O meu lugar-tenente do Lar do Porto mostrou-me, há dias, o livro de contas de fim de ano aonde vinha a notícia de um depósito de nove contos e quê na Caixa Geral de Depósitos, que vem a ser a parte de dinheiro que se retira dos ordenados dos nossos rapazes - para eles. É dinheiro deles.

Eu disse que não. Que não concordava. Mandei tirar da Caixa e pôr a girar. A escrituração rigorosa dá contas a todo o tempo e cada um pode retirar o que é seu, havendo necessidade disso. Este é o meu critério e vale enquanto eu riscar. Não se teme uma corrida à Casa. Nem os credores são tantos, nem os créditos tamanhos. Dinheiro a girar. A cumprir a sua missão social.

Quando oiço falar nos congelados, tremo de medo! As caixas fortes são um engano. «Não! Vá lá buscar o dinheiro. Se nos sobra, dê aos Pobres.» E o meu lugar-tenente assim fez.

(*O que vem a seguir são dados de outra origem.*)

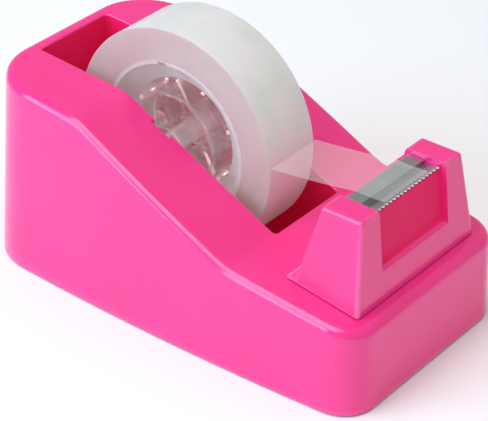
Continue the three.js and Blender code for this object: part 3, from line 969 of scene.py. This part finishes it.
def tape_core():
    """The core with its dished mouths and the shallow notch at its top."""
    mouth = CORE_RADIUS - CORE_LIP
    steps = 8
    cone = []
    for i in range(steps + 1):
        along = i / steps
        radius = CORE_BORE + (mouth - CORE_BORE) * along + CORE_DISH * math.sin(math.pi * along)
        cone.append((radius, CORE_WAIST / 2 + (TAPE_HALF - CORE_WAIST / 2) * along))
    half = cone + [(CORE_RADIUS, TAPE_HALF)]
    whole = mesh_of(*turned(half + mirrored(half), ROLL_SEGMENTS))
    x = AXLE.x - NOTCH_BEHIND_AXLE
    top = AXLE.z + mouth + NOTCH_OVERCUT
    notch = brick(x - NOTCH_HALF, x + NOTCH_HALF, TAPE_HALF + MM, top - NOTCH_HEIGHT, top)
    return combine(whole, [notch], "DIFFERENCE")


def ring(inner, outer, y0, y1, segments=DRUM_SEGMENTS):
    """A tube about the axle with rounded edges."""
    edge = min(EDGE_ROUND, (outer - inner) / 3)
    corners = [
        (outer - edge, y0 + edge, 270),
        (outer - edge, y1 - edge, 0),
        (inner + edge, y1 - edge, 90),
        (inner + edge, y0 + edge, 180),
    ]
    profile = []
    for radius, y, start in corners:
        profile += arc((radius, y), edge, start, start + 90, CORNER_STEPS)
    return mesh_of(*turned(profile, segments))


def fin(inner, outer, y0, y1, turn):
    """A blade standing out from the axle, with a rounded edge at its outer end face."""
    half = SPOKE_THICKNESS / 2
    outline = [(inner, -half), (outer - half / 2, -half)]
    outline += arc((outer - half / 2, -half / 2), half / 2, 270, 360, steps=3)
    outline += arc((outer - half / 2, half / 2), half / 2, 0, 90, steps=3)
    outline += [(inner, half)]
    angle = 2 * math.pi * turn

    def end_face(y):
        """The outline turned about the axle, at one end of the fin."""
        points = []
        for along, across in outline:
            x = AXLE.x + along * math.cos(angle) - across * math.sin(angle)
            points.append((x, y, AXLE.z + along * math.sin(angle) + across * math.cos(angle)))
        return points

    return between(end_face(y0), end_face(y1))


def hub_half():
    """The near half of the hub: drum, boss, spokes between them and gripping ribs outside."""
    drum = ring(DRUM_RADIUS - DRUM_WALL, DRUM_RADIUS, -DRUM_HALF, HUB.y1)
    parts = [ring(BOSS_BORE, BOSS_RADIUS, HUB.y0, HUB.y1, BOSS_SEGMENTS)]
    middle = DRUM_RADIUS - DRUM_WALL / 2
    for i in range(SPOKE_COUNT):
        parts.append(fin(BOSS_RADIUS - HUB_JOIN, middle, SPOKE_RECESS - DRUM_HALF, HUB.y1, i / SPOKE_COUNT))
    for i in range(RIB_COUNT):
        turn = (i + 0.5) / RIB_COUNT
        parts.append(fin(middle, DRUM_RADIUS + RIB_HEIGHT, -CORE_WAIST / 2, HUB.y1, turn))
    return sliced(combine(drum, parts, "UNION"), ACROSS, even_places(HUB.y0, HUB.y1, WEAR_AND_HIGHLIGHT_BAND))


def turned_over(mesh):
    """The same mesh turned half round about the fore-and-aft line through the axle."""
    copy = mesh.copy()
    centre = Matrix.Translation((0, 0, AXLE.z))
    copy.transform(centre @ Matrix.Rotation(math.pi, 4, "X") @ centre.inverted())
    return copy


def axle_pin():
    """A round pin with rounded ends, closed by a small flat in the middle of each."""
    end = arc((PIN_RADIUS - PIN_EDGE, PIN.y1 - PIN_EDGE), PIN_EDGE, 0, 90, steps=5)
    end += [(PIN_CENTRE, PIN.y1)]
    line = mirrored(end) + end
    count = len(line)
    faces = []
    for s in range(PIN_SEGMENTS):
        a, b = s * count, (s + 1) % PIN_SEGMENTS * count
        faces += [(a + i, a + i + 1, b + i + 1, b + i) for i in range(count - 1)]
    faces.append(tuple(s * count for s in range(PIN_SEGMENTS)))
    faces.append(tuple(s * count + count - 1 for s in range(PIN_SEGMENTS)))
    return mesh_of(about_axle(line, PIN_SEGMENTS), faces)


# ---------------------------------------------------------------- pieces
def second_material(piece, material, chosen):
    """Gives the chosen faces of a piece a second material."""
    piece.data.materials.append(material)
    for face in piece.data.polygons:
        if chosen(face):
            face.material_index = 1


GROUND_ACROSS = (1, 0.04, 1)
WOUND_ALONG = (1, 0.25, 1)

PINK = pink_plastic("pink_plastic", dark=(0.915, 0.019, 0.235), light=(0.955, 0.025, 0.268),
                    gloss=0.80, roughness=0.09)
CLEAR = clear_plastic()
body = dress(body_shell(), "body", "stand", PINK, 35, ["body_shell"])
# Inside the well the same plastic takes a matte finish and a redder, less blue colour: painted bounce light
# between the pink walls.
well_pink_painted_bounce = pink_plastic("pink_well_painted_bounce", dark=(0.96, 0.012, 0.120), light=(0.99, 0.018, 0.145),
                         gloss=0.10, roughness=0.50)
second_material(body, well_pink_painted_bounce, lambda face: in_well(face.center))

head_mesh, in_recess = cutter_head()
head = dress(head_mesh, "head", "stand", PINK, 35, ["cutter_head"])
# The recess under the blade's lip is matte and takes a darker, redder pink: painted shade under the lip.
recess_shaded_pink = pink_plastic("pink_matte_painted_shade", dark=(0.88, 0.018, 0.135), light=(0.92, 0.025, 0.165),
                           gloss=0.12, roughness=0.45)
second_material(head, recess_shaded_pink, lambda face: face.normal.x > 0.5 and in_recess(face.center))

steel = metal("blade_steel", dark=(0.36, 0.365, 0.355), light=(0.50, 0.505, 0.49),
              low=0.28, high=0.42, stretch=GROUND_ACROSS)
blade_rows = toothed_rows(blade_line(), BLADE.y1, TOOTH_PITCH, TOOTH_DEPTH)
blade_mesh = mesh_of(*sheet_solid(blade_rows, BLADE_THICKNESS))
blade_mesh = sliced(blade_mesh, ALONG, even_places(BLADE.x0, BLADE.x1, WEAR_AND_HIGHLIGHT_BAND))
blade = dress(blade_mesh, "blade", "stand", steel, 30, ["serrated_blade"])
# The groove's upper faces take a darker copy of the steel: painted shade in the groove.
groove_painted_shade_steel = metal("groove_painted_shade_steel", dark=(0.19, 0.193, 0.185), light=(0.29, 0.293, 0.283),
                     low=0.35, high=0.50, stretch=GROUND_ACROSS)
groove_start = BLADE.x0 + BLADE_FLAT
groove_end = groove_start + GROOVE_WIDTH
second_material(blade, groove_painted_shade_steel,
              lambda face: face.normal.z > 0 and groove_start < face.center.x < groove_end)

film_rows = toothed_rows(film_line(), TAPE_HALF, TOOTH_PITCH, FILM_TOOTH)
new_piece("strip", "stand", "tape_film", tape_film(), *sheet_solid(film_rows, FILM),
          sharp=60, replaced=["tape_strip"])

winding = frosted("tape", dark=(0.77, 0.87, 0.81), light=(0.97, 0.93, 0.935), ends=(0.60, 0.50, 0.47),
                  transmission=0.40, glow=0.05, stretch=WOUND_ALONG)
core_plastic = frosted("core_plastic", dark=(0.74, 0.75, 0.73), light=(0.88, 0.87, 0.86),
                       ends=(0.82, 0.90, 0.86), transmission=0.55, glow=0.05)
new_piece("roll", "spool", "tape", winding, *tape_roll(), replaced=["tape_roll"])
dress(tape_core(), "core", "spool", core_plastic, 30, ["tape_core"])
near_half = hub_half()
far_half = turned_over(near_half)
dress(near_half, "hub_near", "spool", CLEAR, 30, ["hub_near_half"])
dress(far_half, "hub_far", "spool", CLEAR, 30, ["hub_far_half"])
dress(axle_pin(), "pin", "axle", CLEAR, 40, ["axle_pin"])

# Hidden pieces keep their CAD meshes and take a material each.
screw_steel = metal("screw_steel", dark=(0.45, 0.45, 0.46), light=(0.62, 0.62, 0.63),
                    low=0.25, high=0.45, stretch=(1, 1, 1))
kept = {
    "base_plate": rough_solid("base_plastic", dark=(0.016, 0.016, 0.018), light=(0.032, 0.032, 0.035),
                              low=0.45, high=0.7, scale=90, depth=0.0002),
    "ballast_block": rough_solid("ballast", dark=(0.10, 0.10, 0.10), light=(0.19, 0.185, 0.18),
                                 low=0.6, high=0.9, scale=140, depth=0.0004, metallic=0.6),
    "nonslip_pad": rough_solid("pad_foam", dark=(0.010, 0.010, 0.011), light=(0.022, 0.022, 0.024),
                               low=0.85, high=1.0, scale=300, depth=0.0004),
}
for name, part in frame["nodes"].items():
    material = screw_steel if "screw" in name else kept.get(name)
    if material:
        for place in part.material_slots:
            place.material = material


# ---------------------------------------------------------------- camera, floor and light
CAMERA_AIM = Vector((5.8, -4.4, -11.0)) * MM     # from the middle of the object
CAMERA_DISTANCE = 588.6 * MM
CAMERA_AZIMUTH = 36.64
CAMERA_ELEVATION = 32.308
CAMERA_TILT = 1.871
FOCAL_LENGTH = 165.2                             # this and the sensor in the lens's own millimetres
SENSOR_WIDTH = 36
LIGHT_AIM = Vector((0, 0, 0.03))
FLOOR_HALF = 3.0
SKY_STRENGTH = 0.5


def place_camera():
    """Looks down on the near side and the blade end, as far off as a long lens needs."""
    low, high = (Vector(corner) for corner in cad_bounds)
    target = (low + high) / 2 + CAMERA_AIM
    azimuth = math.radians(CAMERA_AZIMUTH)
    elevation = math.radians(CAMERA_ELEVATION)
    tilt = math.radians(CAMERA_TILT)
    level = math.cos(elevation)
    back = Vector((math.sin(azimuth) * level, -math.cos(azimuth) * level, math.sin(elevation)))
    right = (-back).cross(Vector((0, 0, 1))).normalized()
    up = right.cross(-back)
    across = math.cos(tilt) * right + math.sin(tilt) * up
    upward = math.cos(tilt) * up - math.sin(tilt) * right
    lens = bpy.data.cameras.new("camera")
    lens.sensor_width = SENSOR_WIDTH
    lens.lens = FOCAL_LENGTH
    camera = bpy.data.objects.new("camera", lens)
    bpy.context.scene.collection.objects.link(camera)
    matrix = Matrix((across, upward, back)).transposed().to_4x4()
    matrix.translation = target + back * CAMERA_DISTANCE
    camera.matrix_world = matrix
    bpy.context.scene.camera = camera


def soft_light(name, place, width, power, colour):
    """A square soft light aimed at the middle of the object."""
    data = bpy.data.lights.new(name, "AREA")
    data.size = width
    data.energy = power
    data.color = colour
    lamp = bpy.data.objects.new(name, data)
    bpy.context.scene.collection.objects.link(lamp)
    lamp.location = place
    aim = LIGHT_AIM - lamp.location
    lamp.rotation_euler = aim.to_track_quat("-Z", "Y").to_euler()


def floor():
    """A plain pale floor, well past the camera's view."""
    far = FLOOR_HALF
    corners = [(-far, -far, 0), (far, -far, 0), (far, far, 0), (-far, far, 0)]
    mesh = mesh_of(corners, [(0, 1, 2, 3)], "floor")
    n = Nodes("floor")
    pale = n.ramp(n.noise(3), [(0.3, (0.93, 0.93, 0.93)), (0.7, (0.95, 0.95, 0.95))])
    n.put(Base_Color=pale, Roughness=0.9)
    mesh.materials.append(n.material)
    plane = bpy.data.objects.new("floor", mesh)
    bpy.context.scene.collection.objects.link(plane)


place_camera()
floor()
soft_light("side_light", place=(-0.45, -0.85, 0.45), width=0.7, power=7.0, colour=(0.52, 0.72, 1.0))
soft_light("top_light", place=(-0.10, -0.38, 1.0), width=0.8, power=6.4, colour=(1.0, 1.0, 0.98))
world = bpy.data.worlds.new("world")
world.use_nodes = True
sky = world.node_tree.nodes["Background"]
sky.inputs["Color"].default_value = (1, 1, 1, 1)
sky.inputs["Strength"].default_value = SKY_STRENGTH
bpy.context.scene.world = world
bpy.context.scene.view_settings.view_transform = "Standard"
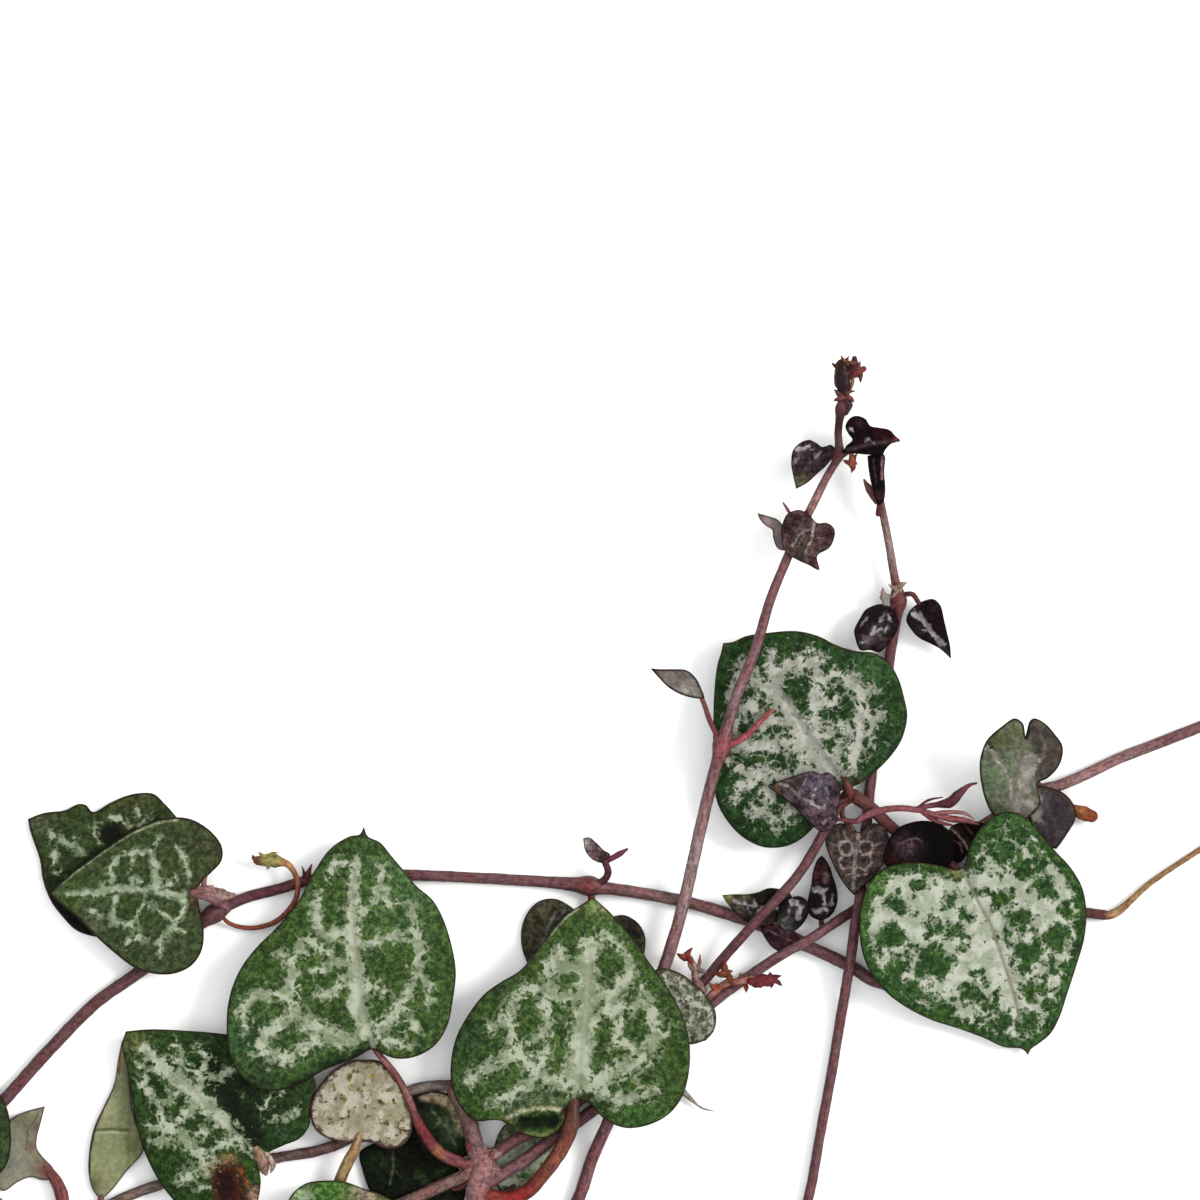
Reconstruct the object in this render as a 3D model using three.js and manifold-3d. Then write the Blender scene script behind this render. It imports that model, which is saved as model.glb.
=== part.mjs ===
// String of hearts: one cut piece of a trailing succulent vine, lying on a flat surface.
//
// Units are millimetres, +Z is up and the surface is z = 0. Places are given on a plan sheet that
// lies on the surface: x runs from the sheet's left edge to the right, y from its far edge towards
// the viewer, and z is the height above it. onSheet() turns a sheet place into the part's frame,
// whose origin is the middle of the underside of the part's box.

import * as THREE from "three";
import { mergeVertices } from "three/addons/utils/BufferGeometryUtils.js";
import Module from "manifold-3d";

const wasm = await Module();
wasm.setup();

// Driving dimensions.
const SHEET_CENTRE_X = 56.3;
const SHEET_CENTRE_Y = 82.6;
const STEM_SIDES = 6;
const STEM_STEP = 3.4; // length of one straight facet along a stem
const RUNNER_RADIUS = 0.62; // a full-grown trailing stem, 1.2 to 1.3 mm thick
const SHOOT_RADIUS = 0.45; // the same stem where it is still growing
const TIP_RADIUS = 0.36; // its last soft internode
const KNUCKLE_RADIUS = 0.92; // the swelling where a pair of leaves stands
const HUB_RADIUS = 1.5; // the woody joint where the runners part
const STALK_RADIUS = 0.5; // the stalk of a full-grown leaf
const THICK_LEAF = 1.1; // blade thickness of a full-grown leaf
const MIDDLE_LEAF = 0.8;
const SMALL_LEAF = 0.6;
const RIM_SHARE = 0.6; // thickness left at a blade's rim
const RING_SHARE = 0.6; // where the ring of points between centre and rim runs
const OUTLINE_STEP = 3.8; // length of one straight facet along a blade's outline
const FEWEST_OUTLINE_FACETS = 10;

const GREEN = 0x4a6b3e;
const DULL_GREEN = 0x4f5a36;
const DARK_LEAF = 0x3a2a2e;
const PALE_LEAF = 0x8c8f72;
const MAUVE = 0x7d5256;
const RED = 0x8f3f3a;
const TAN = 0xb08a5a;

const onSheet = ([x, y, z]) => new THREE.Vector3(x - SHEET_CENTRE_X, SHEET_CENTRE_Y - y, z);

const plant = new THREE.Group();

function addPiece(name, geometry, color) {
  const material = new THREE.MeshStandardMaterial({ color, roughness: 0.55, metalness: 0 });
  const mesh = new THREE.Mesh(geometry, material);
  mesh.name = name;
  plant.add(mesh);
}

// A closed geometry becomes a solid once it holds only shared positions.
function solidOf(geometry) {
  const bare = geometry.clone();
  bare.deleteAttribute("normal");
  bare.deleteAttribute("uv");
  const merged = mergeVertices(bare, 1e-5);
  return new wasm.Manifold(new wasm.Mesh({
    numProp: 3,
    vertProperties: new Float32Array(merged.attributes.position.array),
    triVerts: new Uint32Array(merged.index.array),
  }));
}

function geometryOf(solid) {
  const mesh = solid.getMesh();
  const geometry = new THREE.BufferGeometry();
  geometry.setAttribute("position", new THREE.BufferAttribute(new Float32Array(mesh.vertProperties), 3));
  geometry.setIndex(new THREE.BufferAttribute(new Uint32Array(mesh.triVerts), 1));
  return geometry;
}

const joined = (solids) => solids.reduce((whole, piece) => whole.add(piece));

// A round stem along a smooth curve through the places of its route.
function stemSolid(route, radius, sides = STEM_SIDES) {
  const curve = new THREE.CatmullRomCurve3(route.map(onSheet), false, "centripetal");
  const section = new THREE.Shape();
  for (let side = 0; side < sides; side++) {
    const angle = (2 * Math.PI * side) / sides;
    section.lineTo(radius * Math.cos(angle), radius * Math.sin(angle));
  }
  const steps = Math.max(2, Math.round(curve.getLength() / STEM_STEP));
  return solidOf(new THREE.ExtrudeGeometry(section, { steps, extrudePath: curve, bevelEnabled: false }));
}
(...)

Quando chegar a hora de entregar a qualquer um dos rapazes o que lhe pertence, vai-se buscar aos fundos da Obra. Se a Caixa Geral de Depósitos é forte, muito mais a nossa. Esta finança é alta de mais prós senhores da alta finança. É, sim, mas nunca ninguém se enganou. Amortecer dinheiro é mortificar os que precisam. Não é marca da nossa Obra. Ela é vida. Nós queremos espalhar. Não confundir com esbanjar.

Aqui há tempos recebi uma carta muito extensa e muito bonita. Era de alguém que está nos segredos das cifras de um destes organismos de agora. Era a lastimar-se da triste condição da criança das ruas e também de me não ser dada a facilidade de levantar, aqui, na Aldeia, um pavilhão pago e sustentado por aquele mesmo organismo - e aqui é que estava a lástima. A lástima do senhor que me escreveu a carta. O senhor que estava no segredo das cifras. Tais eram e são para ele me escrever quase a chorar!

Isto vinha numa carta. Mas nos periódicos, de há tempos, vinha mais e melhor. Traziam algarismos •da altura da torre de Babel. São das Caixas de Previdência. Um senhor no parlamento levantou a voz e disse que com esses dinheiros podiam-se levantar pelo País fora muitas casas para os Pobres. Não sei o que resolveram. Talvez dar mais uma volta às chaves e acabou.

Depois do medo que eu confesso aos dinheiros congelados, como poderia airosamente congelar os nove contos - como?! Previdência, sim. Caixa de Previdência, sim. Não há outra como a nossa. Tem sempre o preciso para o que seja preciso, quando for preciso.

Eu cá voto pelo pão nosso de cada dia. Eu gosto de ver valores, trabalho, contentamento, suficiência, conforto, vida.

Amontoar é contra o Evangelho. Se houver falência na civilização cristã, é porque os cristãos têm medo do Evangelho. Nós não damos contas, mas temo-las exactas e podemos mostrar. Milhares. Muitos milhares de contos têm marchado e marcham à nossa frente sem fazer poeira nem ganhar verdete. Fazem pão! É a Pobreza. É preciso pregar ao mundo a pobreza com a Pobreza. Não basta contar a história de Jesus-Infante nas palhas. O Evangelho não tem histórias nem é uma história. O Verbo de Deus é e disse. Disse a Vida. É a Vida.

A Obra da Rua é uma afirmação. Nós não. Nós vamos direitos à Luz. Milhares dos que precisam, têm comparticipado e comparticipam dos nossos milhares. Tiramos os fundos da circulação, não dos depósitos nas Caixas. Nós somos o capital-seiva. Sacerdotes ricos, não. Oh miséria das misérias! Sacerdotes das riquezas - isso sim.